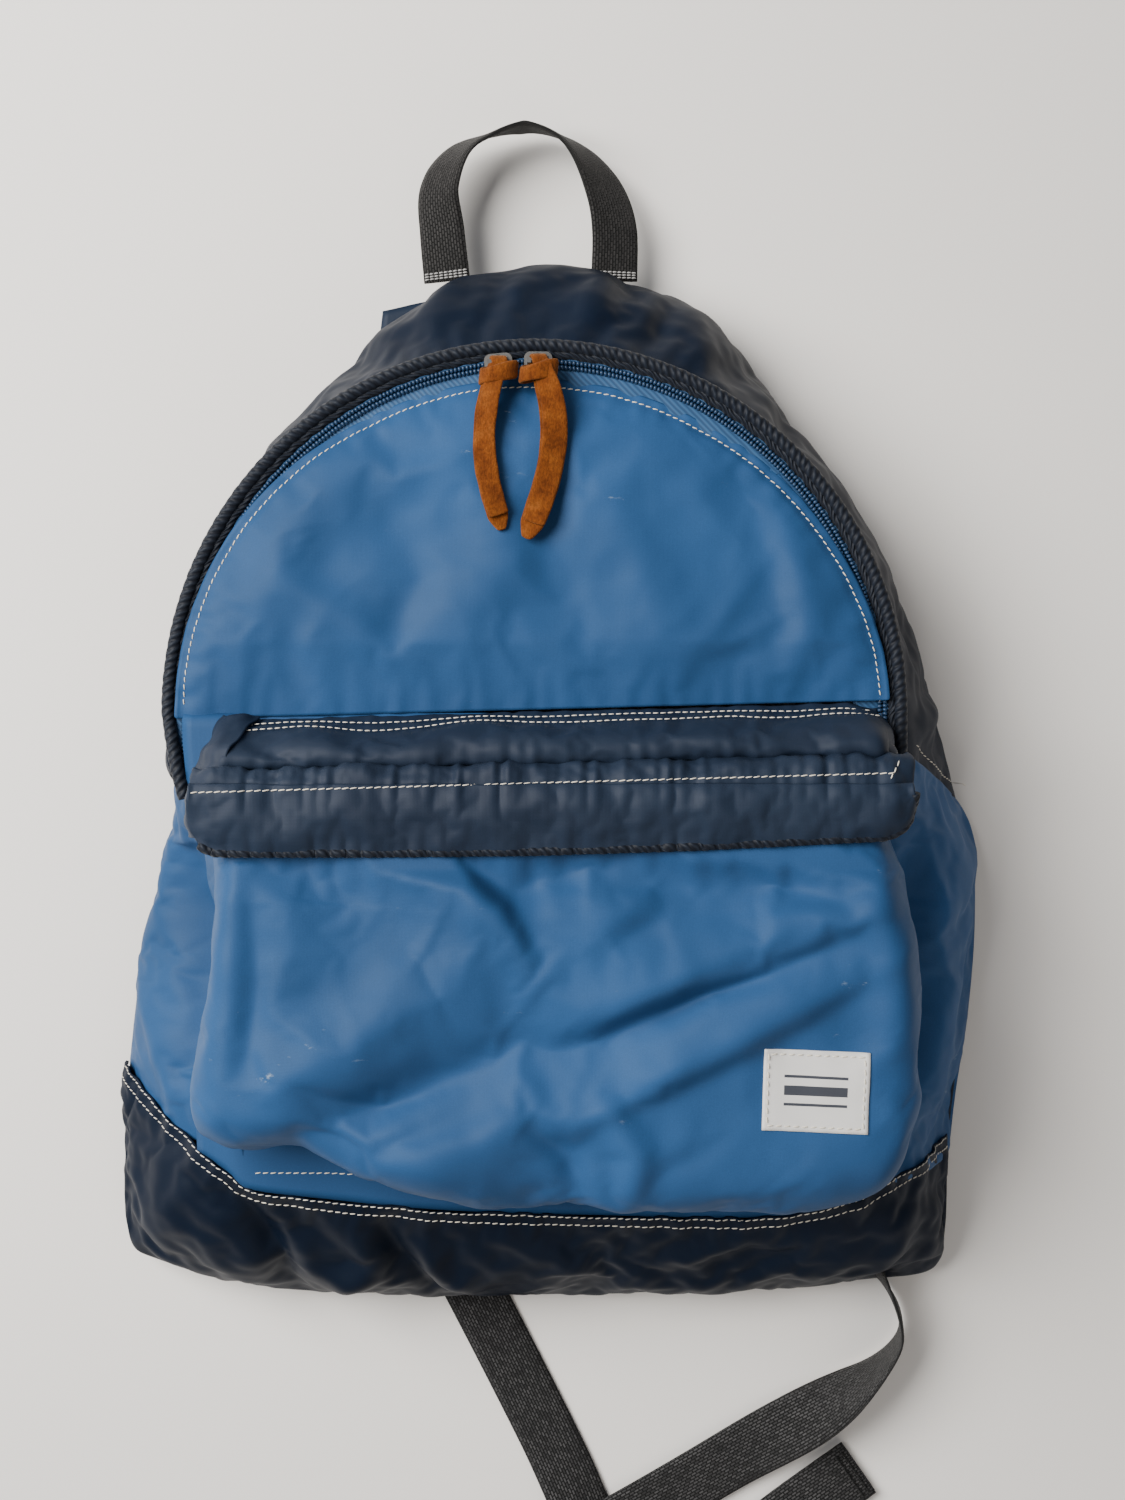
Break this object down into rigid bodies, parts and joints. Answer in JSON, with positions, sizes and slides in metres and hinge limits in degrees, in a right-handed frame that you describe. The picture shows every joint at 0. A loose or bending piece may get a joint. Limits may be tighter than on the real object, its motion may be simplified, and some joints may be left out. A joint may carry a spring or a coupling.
{
  "type": "daypack",
  "caption": "Soft dome-topped daypack lying on its back, with a zipped dome lid, a flapped front pocket, a webbing haul handle, padded shoulder straps and loose webbing tails.",
  "frame": {"origin": "middle of the bag's footprint, on the surface that it lies on", "axes": "+Z out of the bag's front, +Y towards the haul handle, +X to the right of a person who looks at the front"},
  "size_m": [0.344, 0.6521, 0.1131],
  "materials": {
    "blue_nylon": "mid blue coated pack nylon, soft sheen",
    "navy_nylon": "dark navy coated pack nylon",
    "piping": "near-black navy corded binding",
    "zip_tape": "blue knitted zip tape",
    "zip_tape_navy": "navy knitted zip tape",
    "zip_coil": "dark blue nylon coil",
    "slider_metal": "worn nickel-coloured metal",
    "suede": "cognac suede",
    "webbing": "charcoal grey woven webbing",
    "strap_fabric": "navy nylon over spacer mesh",
    "back_mesh": "navy woven back panel",
    "foam": "grey closed-cell foam",
    "lock_plastic": "black acetal",
    "label": "white satin woven label"
  },
  "bodies": {
    "bag": {"back_panel": "back_mesh", "back_foam": "foam", "top_gusset": "navy_nylon", "side_panel_left": "blue_nylon", "side_panel_right": "blue_nylon", "base_panel": "navy_nylon", "front_panel": "blue_nylon", "dome_piping": "piping", "gusset_zip_tape": "zip_tape", "gusset_zip_coil": "zip_coil", "zip_end_left": "zip_tape", "zip_end_right": "zip_tape", "pocket_hood": "navy_nylon", "pocket_front": "blue_nylon", "pocket_zip_tape_upper": "zip_tape_navy", "pocket_zip_tape_lower": "zip_tape_navy", "pocket_zip_coil": "zip_coil", "flap_seam": "piping", "label": "label", "shoulder_yoke": "webbing", "strap_anchor_left": "navy_nylon", "strap_anchor_right": "navy_nylon", "anchor_webbing_left": "webbing", "anchor_webbing_right": "webbing"},
    "dome_lid": {"dome_panel": "blue_nylon", "dome_zip_tape": "zip_tape", "dome_zip_coil": "zip_coil"},
    "slider_left": {"main_slider_left": "slider_metal"},
    "slider_right": {"main_slider_right": "slider_metal"},
    "pull_left": {"pull_link_left": "slider_metal", "pull_thong_left": "suede"},
    "pull_right": {"pull_link_right": "slider_metal", "pull_thong_right": "suede"},
    "pocket_slider": {"pocket_slider": "slider_metal", "pocket_pull": "slider_metal"},
    "pocket_flap": {"pocket_flap": "navy_nylon", "flap_binding": "piping"},
    "haul_handle": {"haul_handle": "webbing"},
    "strap_left": {"shoulder_strap_left": "strap_fabric", "strap_foam_left": "foam", "lock_loop_left": "webbing", "ladder_lock_left": "lock_plastic", "webbing_tail_left": "webbing"},
    "strap_right": {"shoulder_strap_right": "strap_fabric", "strap_foam_right": "foam", "lock_loop_right": "webbing", "ladder_lock_right": "lock_plastic", "webbing_tail_right": "webbing"}
  },
  "joints": [
    {"name": "dome_lid_hinge", "type": "hinge", "parent": "bag", "child": "dome_lid", "pos_m": [0, 0, 0.0735], "axis": [1, 0, 0], "range_deg": [0, 80]},
    {"name": "left_slider_travel", "type": "hinge", "parent": "dome_lid", "child": "slider_left", "pos_m": [0, 0, 0.0735], "axis": [0, 0, 1], "range_deg": [0, 76]},
    {"name": "right_slider_travel", "type": "hinge", "parent": "dome_lid", "child": "slider_right", "pos_m": [0, 0, 0.0735], "axis": [0, 0, 1], "range_deg": [-80, 0]},
    {"name": "left_pull_swing", "type": "hinge", "parent": "slider_left", "child": "pull_left", "pos_m": [-0.014, 0.13573, 0.0786], "axis": [-1, 0, 0], "range_deg": [0, 110]},
    {"name": "right_pull_swing", "type": "hinge", "parent": "slider_right", "child": "pull_right", "pos_m": [0.0015, 0.13644, 0.0786], "axis": [-1, 0, 0], "range_deg": [0, 110]},
    {"name": "pocket_slider_travel", "type": "slide", "parent": "bag", "child": "pocket_slider", "axis": [1, 0, 0], "range_m": [0, 0.2]},
    {"name": "pocket_flap_hinge", "type": "hinge", "parent": "bag", "child": "pocket_flap", "pos_m": [0, -0.0279, 0.112], "axis": [-1, 0, 0], "range_deg": [0, 150]},
    {"name": "haul_handle_swing", "type": "hinge", "parent": "bag", "child": "haul_handle", "pos_m": [0, 0.1846, 0.016], "axis": [1, 0, 0], "range_deg": [-10, 95]},
    {"name": "left_strap_swing", "type": "hinge", "parent": "bag", "child": "strap_left", "pos_m": [0, 0.1276, 0.0092], "axis": [1, 0, 0], "range_deg": [0, 35]},
    {"name": "right_strap_swing", "type": "hinge", "parent": "bag", "child": "strap_right", "pos_m": [0, 0.1276, 0.0092], "axis": [1, 0, 0], "range_deg": [0, 35]}
  ]
}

**EXERCISE INSTRUCTIONS:** Your task is to print the whole listing again exactly.

**REPLY:**
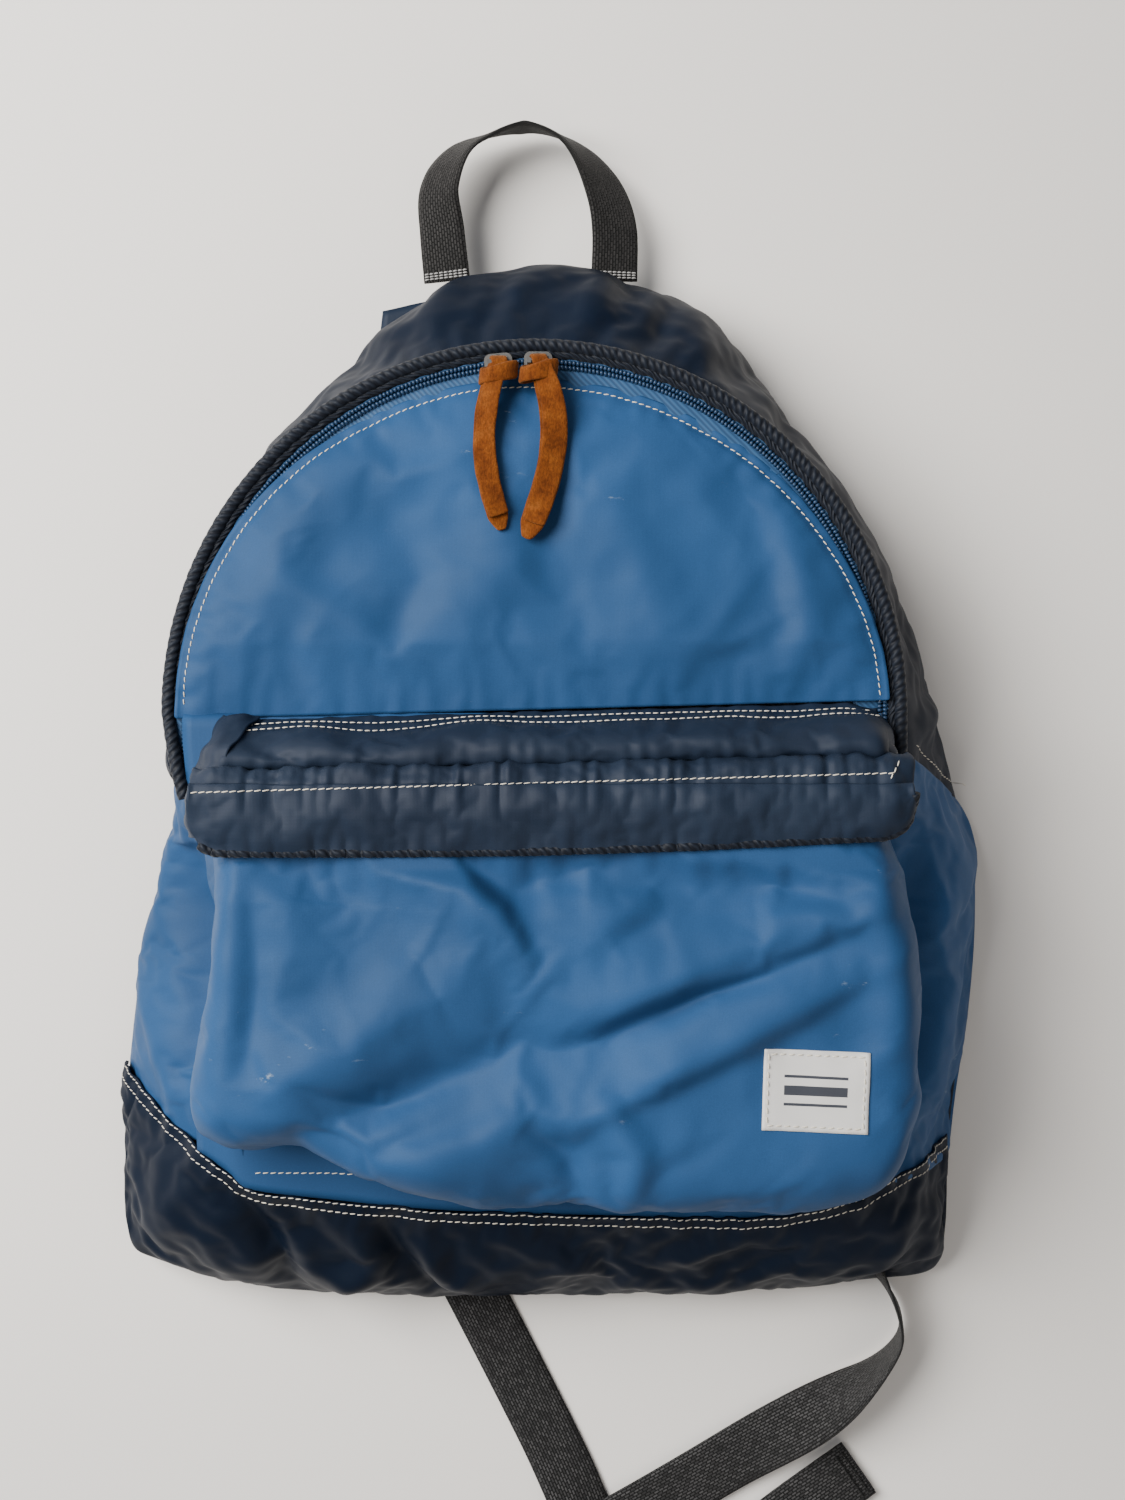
Break this object down into rigid bodies, parts and joints. Answer in JSON, with positions, sizes and slides in metres and hinge limits in degrees, in a right-handed frame that you describe. The picture shows every joint at 0. A loose or bending piece may get a joint. Limits may be tighter than on the real object, its motion may be simplified, and some joints may be left out. A joint may carry a spring or a coupling.
{
  "type": "daypack",
  "caption": "Soft dome-topped daypack lying on its back, with a zipped dome lid, a flapped front pocket, a webbing haul handle, padded shoulder straps and loose webbing tails.",
  "frame": {"origin": "middle of the bag's footprint, on the surface that it lies on", "axes": "+Z out of the bag's front, +Y towards the haul handle, +X to the right of a person who looks at the front"},
  "size_m": [0.344, 0.6521, 0.1131],
  "materials": {
    "blue_nylon": "mid blue coated pack nylon, soft sheen",
    "navy_nylon": "dark navy coated pack nylon",
    "piping": "near-black navy corded binding",
    "zip_tape": "blue knitted zip tape",
    "zip_tape_navy": "navy knitted zip tape",
    "zip_coil": "dark blue nylon coil",
    "slider_metal": "worn nickel-coloured metal",
    "suede": "cognac suede",
    "webbing": "charcoal grey woven webbing",
    "strap_fabric": "navy nylon over spacer mesh",
    "back_mesh": "navy woven back panel",
    "foam": "grey closed-cell foam",
    "lock_plastic": "black acetal",
    "label": "white satin woven label"
  },
  "bodies": {
    "bag": {"back_panel": "back_mesh", "back_foam": "foam", "top_gusset": "navy_nylon", "side_panel_left": "blue_nylon", "side_panel_right": "blue_nylon", "base_panel": "navy_nylon", "front_panel": "blue_nylon", "dome_piping": "piping", "gusset_zip_tape": "zip_tape", "gusset_zip_coil": "zip_coil", "zip_end_left": "zip_tape", "zip_end_right": "zip_tape", "pocket_hood": "navy_nylon", "pocket_front": "blue_nylon", "pocket_zip_tape_upper": "zip_tape_navy", "pocket_zip_tape_lower": "zip_tape_navy", "pocket_zip_coil": "zip_coil", "flap_seam": "piping", "label": "label", "shoulder_yoke": "webbing", "strap_anchor_left": "navy_nylon", "strap_anchor_right": "navy_nylon", "anchor_webbing_left": "webbing", "anchor_webbing_right": "webbing"},
    "dome_lid": {"dome_panel": "blue_nylon", "dome_zip_tape": "zip_tape", "dome_zip_coil": "zip_coil"},
    "slider_left": {"main_slider_left": "slider_metal"},
    "slider_right": {"main_slider_right": "slider_metal"},
    "pull_left": {"pull_link_left": "slider_metal", "pull_thong_left": "suede"},
    "pull_right": {"pull_link_right": "slider_metal", "pull_thong_right": "suede"},
    "pocket_slider": {"pocket_slider": "slider_metal", "pocket_pull": "slider_metal"},
    "pocket_flap": {"pocket_flap": "navy_nylon", "flap_binding": "piping"},
    "haul_handle": {"haul_handle": "webbing"},
    "strap_left": {"shoulder_strap_left": "strap_fabric", "strap_foam_left": "foam", "lock_loop_left": "webbing", "ladder_lock_left": "lock_plastic", "webbing_tail_left": "webbing"},
    "strap_right": {"shoulder_strap_right": "strap_fabric", "strap_foam_right": "foam", "lock_loop_right": "webbing", "ladder_lock_right": "lock_plastic", "webbing_tail_right": "webbing"}
  },
  "joints": [
    {"name": "dome_lid_hinge", "type": "hinge", "parent": "bag", "child": "dome_lid", "pos_m": [0, 0, 0.0735], "axis": [1, 0, 0], "range_deg": [0, 80]},
    {"name": "left_slider_travel", "type": "hinge", "parent": "dome_lid", "child": "slider_left", "pos_m": [0, 0, 0.0735], "axis": [0, 0, 1], "range_deg": [0, 76]},
    {"name": "right_slider_travel", "type": "hinge", "parent": "dome_lid", "child": "slider_right", "pos_m": [0, 0, 0.0735], "axis": [0, 0, 1], "range_deg": [-80, 0]},
    {"name": "left_pull_swing", "type": "hinge", "parent": "slider_left", "child": "pull_left", "pos_m": [-0.014, 0.13573, 0.0786], "axis": [-1, 0, 0], "range_deg": [0, 110]},
    {"name": "right_pull_swing", "type": "hinge", "parent": "slider_right", "child": "pull_right", "pos_m": [0.0015, 0.13644, 0.0786], "axis": [-1, 0, 0], "range_deg": [0, 110]},
    {"name": "pocket_slider_travel", "type": "slide", "parent": "bag", "child": "pocket_slider", "axis": [1, 0, 0], "range_m": [0, 0.2]},
    {"name": "pocket_flap_hinge", "type": "hinge", "parent": "bag", "child": "pocket_flap", "pos_m": [0, -0.0279, 0.112], "axis": [-1, 0, 0], "range_deg": [0, 150]},
    {"name": "haul_handle_swing", "type": "hinge", "parent": "bag", "child": "haul_handle", "pos_m": [0, 0.1846, 0.016], "axis": [1, 0, 0], "range_deg": [-10, 95]},
    {"name": "left_strap_swing", "type": "hinge", "parent": "bag", "child": "strap_left", "pos_m": [0, 0.1276, 0.0092], "axis": [1, 0, 0], "range_deg": [0, 35]},
    {"name": "right_strap_swing", "type": "hinge", "parent": "bag", "child": "strap_right", "pos_m": [0, 0.1276, 0.0092], "axis": [1, 0, 0], "range_deg": [0, 35]}
  ]
}